Efficient Reinforcement Learning Implementations for Sustainable Operation of Liquid Cooled HPC Data Centers (Papers Track)
Avisek Naug (Hewlett Packard Enterprise); Antonio Guillen-Perez (Hewlett Packard Enterprise); Vineet Gundecha (Hewlett Packard Enterprise); Ashwin Ramesh Babu (Hewlett Packard Enterprise); Sahand Ghorbanpour (Hewlett Packard Enterprise); Ricardo Luna Gutierrez (Hewlett Packard Enterprise); Soumyendu Sarkar (Hewlett Packard Enterprise)
Abstract
The rapid growth of data-intensive applications like AI has led to a significant increase in the energy consumption and carbon footprint of data centers. Liquid cooling has emerged as a crucial technology to manage the thermal loads of high-density servers more efficiently than traditional air cooling.
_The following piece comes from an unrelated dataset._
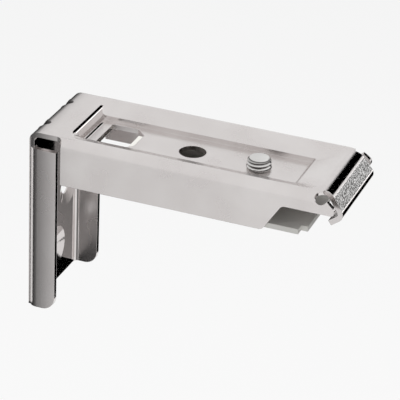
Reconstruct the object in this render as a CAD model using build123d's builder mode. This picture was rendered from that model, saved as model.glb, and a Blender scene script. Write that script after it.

However, optimizing the complex dynamics of liquid cooling systems to maximize energy efficiency remains a significant challenge. To accelerate research in this domain, we design a suite of highly scalable reinforcement learning (RL) control strategies for liquid-cooled data centers. We demonstrate our work on a digital twin of the Oak Ridge National Laboratory's Frontier supercomputer cooling system that provides a detailed, customization, and scalable platform for end-to-end liquid cooling control. We demonstrate the utility of our framework by developing and evaluating centralized and decentralized multi-agent RL controllers that optimize cooling tower and server-level operations. Our results show centralized RL-based control can significantly improve operational carbon footprint and thermal management compared to traditional RL applications in literature, thereby offering a promising path toward more sustainable data centers and mitigating their climate impact.